Stated exercise → Copy the full set of lines exactly as given.

Data section →
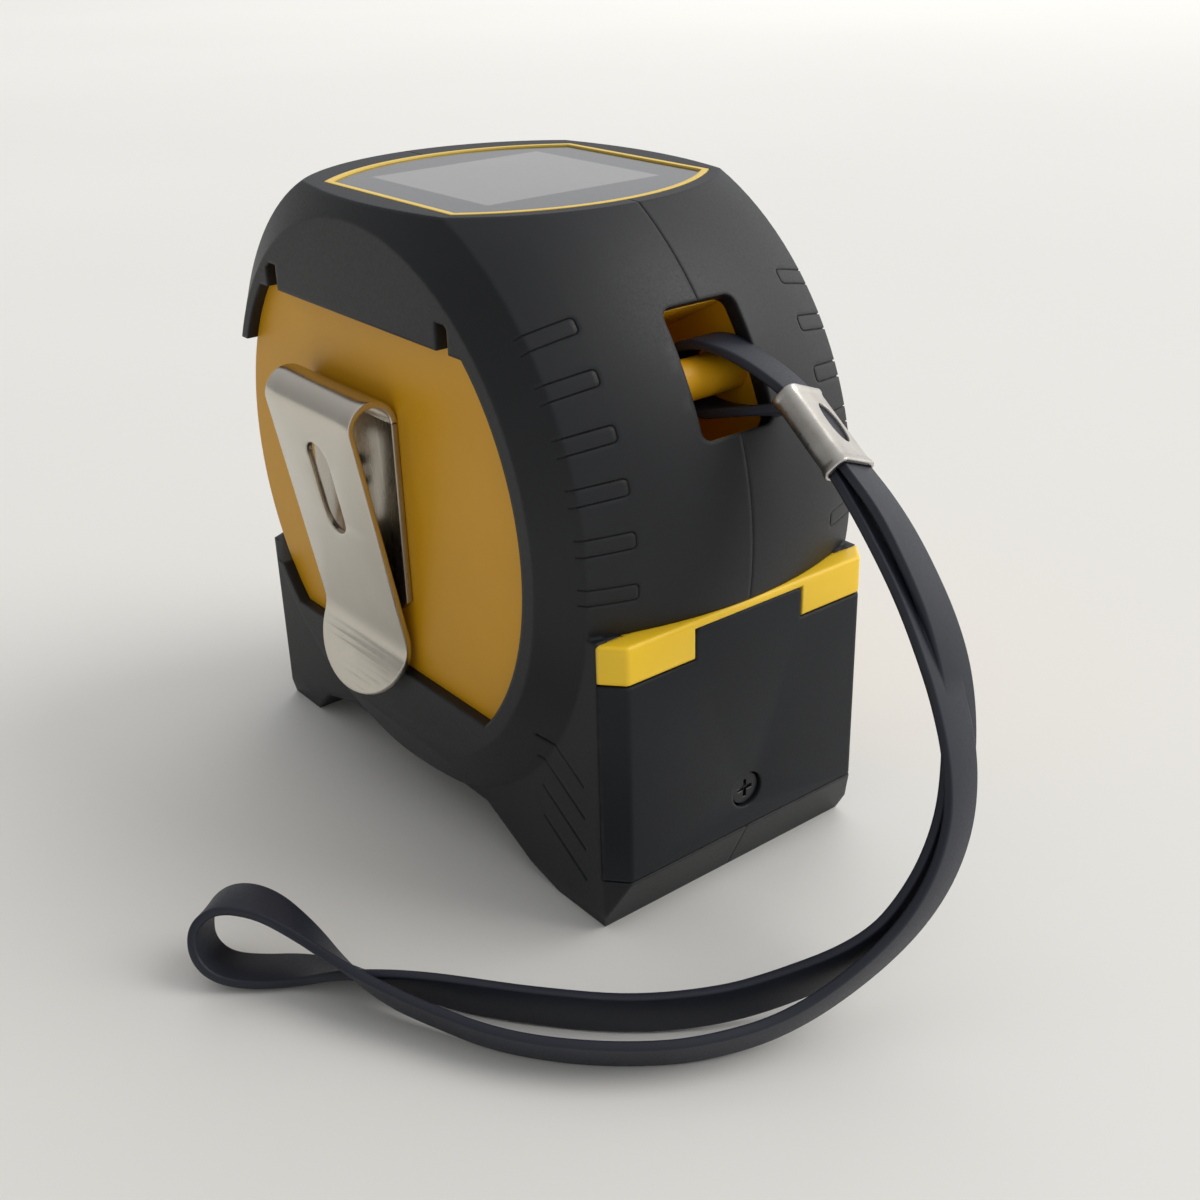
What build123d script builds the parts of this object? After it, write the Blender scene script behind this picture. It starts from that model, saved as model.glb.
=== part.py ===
from build123d import *
import os
import math

os.makedirs("parts", exist_ok=True)

# Pocket tape measure with a laser rangefinder, display, belt clip and wrist strap.
# Drawing frame: x = 0 rear panel, +X towards the blade mouth, y = 0 mid plane,
# +Y the belt clip side, z = 0 the feet.  Everything is shifted by (-XC, -YC, 0)
# on export, so the origin is the middle of the footprint of the object.
XC, YC = 43.5, 2.695

# ---- driving dimensions (mm) ----
H = 80.0                  # height over the display rim
CX, CZ = 43.2, 44.0       # centre of the round body
R_MID = 43.4              # outer radius at the mid plane
R_EDGE = 39.2             # outer radius at the bevel
Y_EDGE = 20.2             # half width where the bevel starts
R_RING = 34.0             # radius of the side ring
Y_RING = 23.5             # half width over the side ring
Y_DISC = 22.0             # half width over the yellow side plate
R_DISC = 32.2             # radius of the opening round the side plate
R_PLAN = 49.7             # radius of the crown across the width
SKIN = 2.0                # overmould thickness
WALL = 2.0                # case wall thickness
Z_FLAP = 66.5             # lower edge of the top flap
Z_DISC = 21.3             # lower edge of the side plate
PANEL_A, PANEL_W = 18.07, 20.40   # rear panel half width, width over its chamfers
CHAM = 2.64               # depth of the rear chamfer
Z_SEAM = 7.3              # lower edge of the battery cover
Z_COVER = 33.16           # upper edge of the battery cover
Z_BAND = 38.15            # upper edge of the rear band
TAB_Y, TAB_Z = 8.31, 37.12        # tab on the battery cover
SCREW_Z = 12.69           # battery cover screw height
WIN_Y, WIN_H = 5.22, 15.0         # lanyard window half width, height
WIN_ANG = 28.3            # direction of the lanyard window, above the horizontal
BAR_X, BAR_Z, BAR_R = 9.6, 62.0, 2.4
DRUM_X, DRUM_Z = 44.0, 33.8
COIL_R, HUB_R = 21.7, 15.2
BLADE_W, BLADE_T = 19.0, 0.25
BLADE_Z = 12.0            # top of the blade at its middle
CLIP_X0, CLIP_X1 = 37.5, 58.0
CLIP_T = 0.9
STRAP_D = 1.2             # strap thickness

out = {}


def put(name, shape):
    out[name] = shape


def box(x0, x1, y0, y1, z0, z1):
    return Pos((x0 + x1) / 2, (y0 + y1) / 2, (z0 + z1) / 2) * Box(x1 - x0, y1 - y0, z1 - z0)


def cyl_y(x, z, r, y0, y1):
    return Pos(x, (y0 + y1) / 2, z) * Rot(90, 0, 0) * Cylinder(r, y1 - y0)


def cyl_x(y, z, r, x0, x1):
    return Pos((x0 + x1) / 2, y, z) * Rot(0, 90, 0) * Cylinder(r, x1 - x0)


def cyl_z(x, y, r, z0, z1):
    return Pos(x, y, (z0 + z1) / 2) * Cylinder(r, z1 - z0)


def revolve_profile(r_edge, y_edge, r_ring, y_ring, r_mid, wide=None):
    """Body of revolution about the cross axis. With wide, the bevel runs on outwards instead of the crown."""
    p = lambda r, y: (CX + r, y, CZ)
    if wide is None:
        e = [Polyline(p(r_edge, -y_edge), p(r_ring, -y_ring), p(0, -y_ring), p(0, y_ring), p(r_ring, y_ring), p(r_edge, y_edge)),
             ThreePointArc(p(r_edge, y_edge), p(r_mid, 0), p(r_edge, -y_edge))]
        f = make_face(e)
    else:
        f = make_face(Polyline(p(0, -y_ring), p(r_ring, -y_ring), p(r_edge, -y_edge), p(80, -wide), p(80, wide),
                               p(r_edge, y_edge), p(r_ring, y_ring), p(0, y_ring), close=True))
    return revolve(f, axis=Axis((CX, 0, CZ), (0, 1, 0)), revolution_arc=360)


def prism_xz(pts, half):
    f = make_face(Polyline(*[(x, -half, z) for x, z in pts], close=True))
    return extrude(f, amount=2 * half, dir=(0, 1, 0))


def prism_xy(pts, z0, z1):
    f = make_face(Polyline(*[(x, y, z0) for x, y in pts], close=True))
    return extrude(f, amount=z1 - z0, dir=(0, 0, 1))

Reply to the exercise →
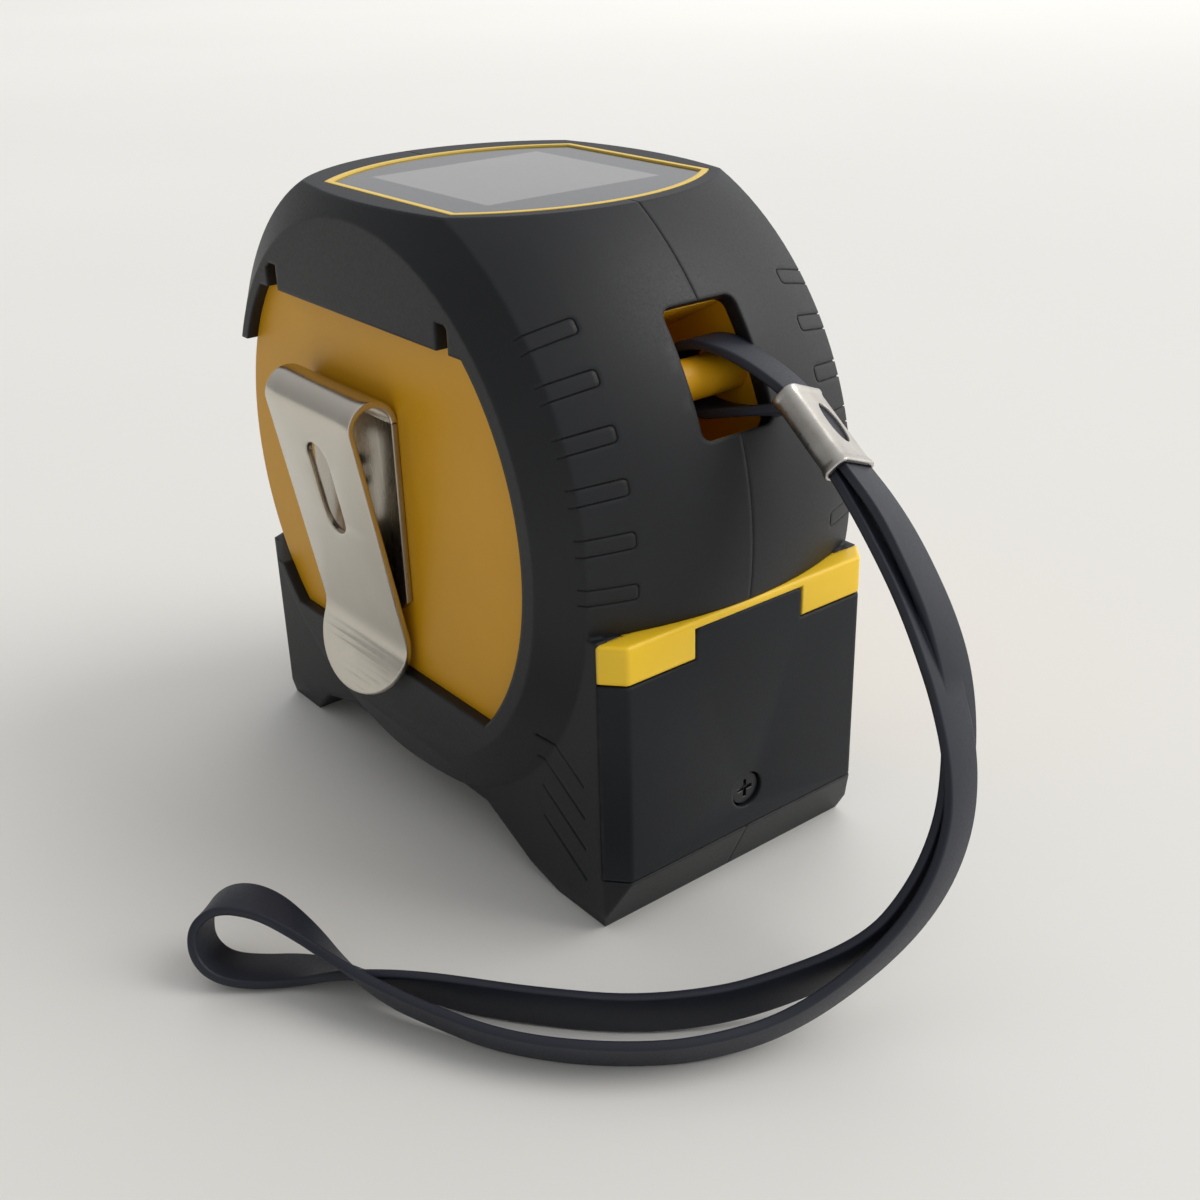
What build123d script builds the parts of this object? After it, write the Blender scene script behind this picture. It starts from that model, saved as model.glb.
=== part.py ===
from build123d import *
import os
import math

os.makedirs("parts", exist_ok=True)

# Pocket tape measure with a laser rangefinder, display, belt clip and wrist strap.
# Drawing frame: x = 0 rear panel, +X towards the blade mouth, y = 0 mid plane,
# +Y the belt clip side, z = 0 the feet.  Everything is shifted by (-XC, -YC, 0)
# on export, so the origin is the middle of the footprint of the object.
XC, YC = 43.5, 2.695

# ---- driving dimensions (mm) ----
H = 80.0                  # height over the display rim
CX, CZ = 43.2, 44.0       # centre of the round body
R_MID = 43.4              # outer radius at the mid plane
R_EDGE = 39.2             # outer radius at the bevel
Y_EDGE = 20.2             # half width where the bevel starts
R_RING = 34.0             # radius of the side ring
Y_RING = 23.5             # half width over the side ring
Y_DISC = 22.0             # half width over the yellow side plate
R_DISC = 32.2             # radius of the opening round the side plate
R_PLAN = 49.7             # radius of the crown across the width
SKIN = 2.0                # overmould thickness
WALL = 2.0                # case wall thickness
Z_FLAP = 66.5             # lower edge of the top flap
Z_DISC = 21.3             # lower edge of the side plate
PANEL_A, PANEL_W = 18.07, 20.40   # rear panel half width, width over its chamfers
CHAM = 2.64               # depth of the rear chamfer
Z_SEAM = 7.3              # lower edge of the battery cover
Z_COVER = 33.16           # upper edge of the battery cover
Z_BAND = 38.15            # upper edge of the rear band
TAB_Y, TAB_Z = 8.31, 37.12        # tab on the battery cover
SCREW_Z = 12.69           # battery cover screw height
WIN_Y, WIN_H = 5.22, 15.0         # lanyard window half width, height
WIN_ANG = 28.3            # direction of the lanyard window, above the horizontal
BAR_X, BAR_Z, BAR_R = 9.6, 62.0, 2.4
DRUM_X, DRUM_Z = 44.0, 33.8
COIL_R, HUB_R = 21.7, 15.2
BLADE_W, BLADE_T = 19.0, 0.25
BLADE_Z = 12.0            # top of the blade at its middle
CLIP_X0, CLIP_X1 = 37.5, 58.0
CLIP_T = 0.9
STRAP_D = 1.2             # strap thickness

out = {}


def put(name, shape):
    out[name] = shape


def box(x0, x1, y0, y1, z0, z1):
    return Pos((x0 + x1) / 2, (y0 + y1) / 2, (z0 + z1) / 2) * Box(x1 - x0, y1 - y0, z1 - z0)


def cyl_y(x, z, r, y0, y1):
    return Pos(x, (y0 + y1) / 2, z) * Rot(90, 0, 0) * Cylinder(r, y1 - y0)


def cyl_x(y, z, r, x0, x1):
    return Pos((x0 + x1) / 2, y, z) * Rot(0, 90, 0) * Cylinder(r, x1 - x0)


def cyl_z(x, y, r, z0, z1):
    return Pos(x, y, (z0 + z1) / 2) * Cylinder(r, z1 - z0)


def revolve_profile(r_edge, y_edge, r_ring, y_ring, r_mid, wide=None):
    """Body of revolution about the cross axis. With wide, the bevel runs on outwards instead of the crown."""
    p = lambda r, y: (CX + r, y, CZ)
    if wide is None:
        e = [Polyline(p(r_edge, -y_edge), p(r_ring, -y_ring), p(0, -y_ring), p(0, y_ring), p(r_ring, y_ring), p(r_edge, y_edge)),
             ThreePointArc(p(r_edge, y_edge), p(r_mid, 0), p(r_edge, -y_edge))]
        f = make_face(e)
    else:
        f = make_face(Polyline(p(0, -y_ring), p(r_ring, -y_ring), p(r_edge, -y_edge), p(80, -wide), p(80, wide),
                               p(r_edge, y_edge), p(r_ring, y_ring), p(0, y_ring), close=True))
    return revolve(f, axis=Axis((CX, 0, CZ), (0, 1, 0)), revolution_arc=360)


def prism_xz(pts, half):
    f = make_face(Polyline(*[(x, -half, z) for x, z in pts], close=True))
    return extrude(f, amount=2 * half, dir=(0, 1, 0))


def prism_xy(pts, z0, z1):
    f = make_face(Polyline(*[(x, y, z0) for x, y in pts], close=True))
    return extrude(f, amount=z1 - z0, dir=(0, 0, 1))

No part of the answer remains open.